Go through the material and pull out every line with the string "empty" in it.

_ _ _ _ _ _ _

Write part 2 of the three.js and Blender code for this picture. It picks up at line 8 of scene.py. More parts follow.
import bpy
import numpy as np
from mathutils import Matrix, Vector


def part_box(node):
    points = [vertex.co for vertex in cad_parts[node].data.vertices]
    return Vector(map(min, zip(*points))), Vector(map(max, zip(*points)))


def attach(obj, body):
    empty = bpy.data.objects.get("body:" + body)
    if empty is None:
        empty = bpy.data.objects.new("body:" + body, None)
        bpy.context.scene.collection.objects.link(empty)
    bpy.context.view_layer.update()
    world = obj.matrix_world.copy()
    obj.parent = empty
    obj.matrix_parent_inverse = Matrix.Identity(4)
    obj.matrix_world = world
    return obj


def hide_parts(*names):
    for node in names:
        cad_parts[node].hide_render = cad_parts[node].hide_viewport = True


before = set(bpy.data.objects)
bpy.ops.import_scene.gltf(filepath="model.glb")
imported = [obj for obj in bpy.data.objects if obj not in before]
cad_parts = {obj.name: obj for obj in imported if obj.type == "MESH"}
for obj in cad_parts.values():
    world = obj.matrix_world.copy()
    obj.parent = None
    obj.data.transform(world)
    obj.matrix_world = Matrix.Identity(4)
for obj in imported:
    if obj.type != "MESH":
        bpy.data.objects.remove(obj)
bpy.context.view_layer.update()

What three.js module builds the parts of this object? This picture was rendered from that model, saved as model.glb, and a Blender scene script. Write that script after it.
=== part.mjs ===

_ _ _ _ _ _ _

## Response below
    empty = bpy.data.objects.get("body:" + body)
    if empty is None:
        empty = bpy.data.objects.new("body:" + body, None)
        bpy.context.scene.collection.objects.link(empty)
    obj.parent = empty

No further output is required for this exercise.